People wonder how some Christians today can be so hoodwinked by autocrats and false prophets. Here is how. They have been trained to have faith without knowledge. So they accept something ridiculous from autocrats on a superstitious basis, without logic, reason, or understanding.
Now, much of the modern world has gone on to place their faith in knowledge without love, which offers no real, lasting solution to the issues that face humankind.
Despite the great tendency of the world to ignore what Jesus taught, the tincture of love and knowledge that he brought to the world has been affecting humankind ever since. We feel that tincture in the air that we breathe, and the seed he planted has sprouted and grown in the heart of humankind. It is transforming us, despite the best efforts of ignorant people.
To the degree that a person doesn’t let that tincture of love and knowledge in, to be fulfilled within themselves, it’s driving them crazy. Don’t let it drive you crazy. Let it be fulfilled in you. Let yourself come into the experience of the fulfillment of your love, and the fulfillment of your knowing of the world and the people in it.

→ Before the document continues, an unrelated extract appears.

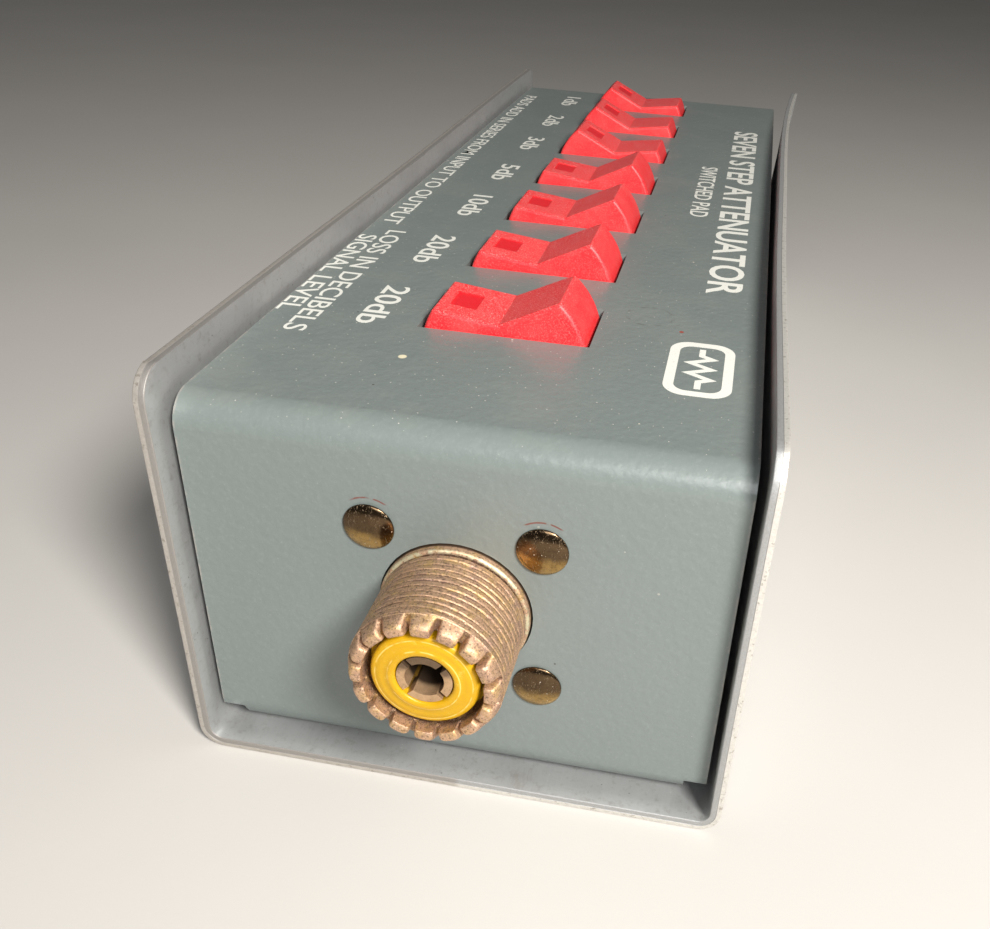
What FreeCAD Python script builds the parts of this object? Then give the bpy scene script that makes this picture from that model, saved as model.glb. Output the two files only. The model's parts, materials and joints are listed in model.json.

Let yourself respond to the source of love within you so that you are known by that source, and you know it.
When a person is consciously knowing and loving Reality, they bring life-giving power to themselves and to the world in which they live. That is the power of resurrection, which does not refer to bringing a dead body back to life but to bringing spiritual regeneration to the living. This was what Jesus demonstrated on the first Easter morning—resurrection, revitalization, resurgence, upliftment, and the activation of life. And this is the recipe by which it comes.
When loving and knowing are fulfilled in a person, they bring the resurrecting power of life to their world. This is the radical teaching of Jesus of Nazareth.